Are you a beginner at gardening and wonder how many potatoes you can grow from a single plant?

Inside this guide, I give you all the information you need to plant the perfect amount of potato seeds so you can harvest enough spuds to feed yourself or your family until the next growing season.

I also explain how to get the most yield from your potato plot and whether or not it’s wise to use store-bought potatoes for seeds, so let’s jump right in!

If you plant four to five pounds of seed potatoes, and all grow in a healthy manner until harvest with ample hilling, you should expect a harvest return of around 125 pounds of spuds.

With the average side dish serving of potato being 1/2 a pound, you can do the math to determine how many potatoes you need for meals to last until you harvest your next crop.

How Do You Maximize A Potato Yield?

There are several ways to maximize the yield from your potato plot. The first is always to make sure you plant a whole seed potato or a cube that three or more eyes, which helps produce more viable plants. 

Don’t worry about plants crowding up. As long as the soil is right, the roots and tubers will spread and grow just fine.

Using loose soil that drains well is the second way to increase potato yield. Potatoes are a root crop and need space to spread roots and grow plump tubers. Compacted soil will produce small potatoes as they struggle against the dirt to increase in size.

Proper hilling is the third way to harvest more potatoes since it forces more tubers to grow as the plant reaches for the surface sunlight. Two or three hillings during the growing season are better than one.

The fourth way to increase yield is to provide ample water and six or more hours of direct sunlight during the critical active tuber-growing stage. Never let the soil dry out, nor keep it soggy, which will rot out the growing potatoes. Use a moisture meter to keep tabs on soil conditions.

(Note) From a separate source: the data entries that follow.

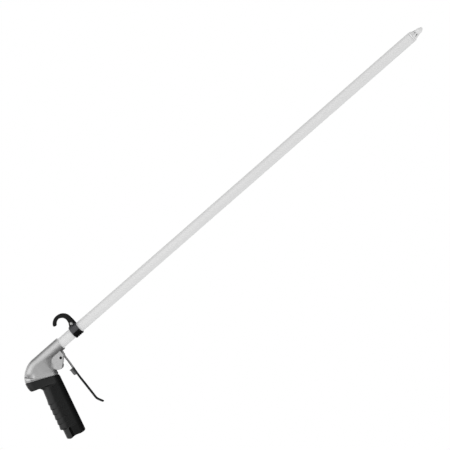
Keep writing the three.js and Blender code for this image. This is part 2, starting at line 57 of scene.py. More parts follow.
MM = 0.001
GAP = 0.3  # between pieces that touch
ROUND = 96  # sides of a large round
SMALL_ROUND = 48  # sides of a small one
SHARP = math.radians(34)  # an edge that turns by more than this stays crisp
CLEAR = 1  # how far a cutting tool reaches past what it cuts
OVERRUN = 5  # how far it does on the rim and along the handle
ASIDE = 20  # how far it reaches to each side of the gun

# How finely each moulded skin is remeshed, and how many times it is then smoothed.
MOULD = {"body": (0.6, 3), "head": (0.45, 5), "grip": (0.45, 2), "lever": (0.32, 3), "clamp": (0.33, 4)}

TUBE = {"radius": 9.525, "bore": 7.875, "start": -26.5, "end": 833.1}
BARREL = {"radius": 12, "back": -52, "blank": 1.5}  # the blank runs past the rim and is cut off flat there
SOCKET = {"radius": 9.65, "depth": 45.5}
AIRWAY = {"radius": 5, "back": -53}

CROWN = {"level": -58, "straight": 0.28, "pull": (-80, 12.1), "push": (-90, -2), "length": 75}
SWELL = {"start": 0.6, "height": 1.1}  # how the rear outline stands out a little above the joint
JOINT = {"front": (-40.2, -38.9), "rear": (-97.4, -12.6), "radii": (10.5, 13.3), "square": 0.6}
JOINT_ALONG = (Vector(JOINT["rear"]) - Vector(JOINT["front"])).normalized()
JOINT_DOWN = Vector((-JOINT_ALONG.y, JOINT_ALONG.x))  # square to the joint, into the grip
THROAT = (-38, -31.4)
THROAT_RADII = (8.6, BARREL["radius"])
PAST_JOINT = 1.05  # how far the body is drawn on before the joint trims it
LIP = {"height": 4.5, "proud": 0.1, "taper": 1.3, "trim": -1.2}
LIP_START = 1 - LIP["height"] / CROWN["length"]
SHADOW_GAP = {"top": -0.85, "bottom": 0.6, "depth": 0.9, "root": 3}  # the rebate round the top of the grip

THUMB_REST = {
    "at": (-83.5, -7.4),
    "turn": math.radians(-41),
    "length": 13,
    "rise": 9.5,
    "ledge": 2.2,
    "depth": 4.4,
    "side": 7,  # how far from the middle of the body it has its full depth
    "least": 0.25,  # the share of its depth that is left at the middle
    "smoothing": 4,
}
VALLEY = {  # the crease beside the ears: a line, how deep it is, and how far it reaches above and below
    "top": -11,
    "bend": -24,
    "curve": 0.03,
    "depth": 1.6,
    "end": -43,
    "fade": 11,
    "width": 7,
    "widens": 4,  # how far behind the bend its upper side starts to widen
    "widening": 1.4,
    "below": 12,
    "side": 6,  # how far from the middle of the body it has its full depth
}
EARS = {"half": 8.2, "slot": 6.2, "roof": -12.6, "back": -35.5}
PIVOT = {"x": -15.8, "z": -19.5, "pin": 2.3, "hollow": 1, "hole": 2.6, "half": 7.3, "eye": 5.3}

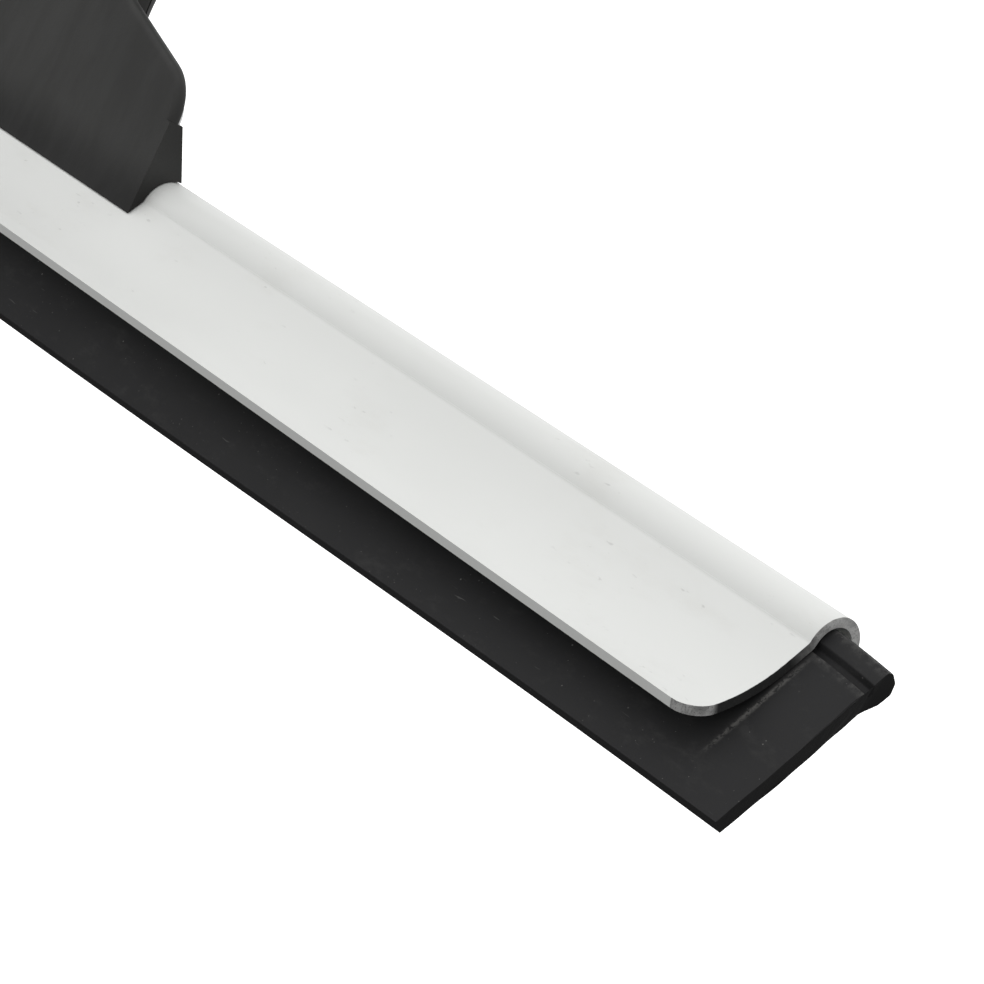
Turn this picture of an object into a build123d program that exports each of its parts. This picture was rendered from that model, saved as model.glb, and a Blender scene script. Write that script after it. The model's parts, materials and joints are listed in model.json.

Related | Best Soil Moisture Meter Reviews

The fifth way to increase your harvest is by planting the correct variety of potato. Pontiac Red, Kennebec White, and Purple Majesty all consistently produce an abundance of potatoes.

Lastly, proper nutritional support is essential to produce the most significant crop from your potato plot.

I prefer to use a potato-specific fertilizer in the trench at planting and during mid-season to give the plant the boost they need to produce the most potatoes.

Can I Grow Potatoes From Store Bought Potatoes?

Yes, you can technically grow potatoes from the ones you buy at the store. 

We have all found a forgotten potato with a sprout or two during our lifetime. You can plant this in the ground and, in theory, harvest some potatoes if you plant it during the proper growing season and tend to it correctly.

In reality, I find that the experts are right when they recommend only using certified seed potatoes in a vegetable garden.

Why certified?

Growers treat potatoes sold in the produce section of a grocery store with sprout inhibitors to slow down any budding during shipment and while at the store. You may find that planting seeds from these potatoes will result in weak or zero growth after weeks of waiting.

Another possible issue using store-bought potatoes for seed is that they often harbor microorganisms or diseases that can spread throughout your garden plants.

Certified potato seeds come with a guarantee that they are free of diseases that can destroy a potato crop. They also are more robust, which will increase the plant’s yield. Lastly, certified seed means no sprout inhibitor treatment, which ensures vigorous growth.

In Summary

When you know how many potatoes to expect from one plant, it’s much easier to plan your seasonal garden. 

Understanding the average yield from certain potato varieties and using the best growing practices can help you achieve a very successful potato crop.

I hope you try out the tips in this guide to increase your potato yield, so you can cultivate even more spuds in the same growing space, which is a delightful bonus!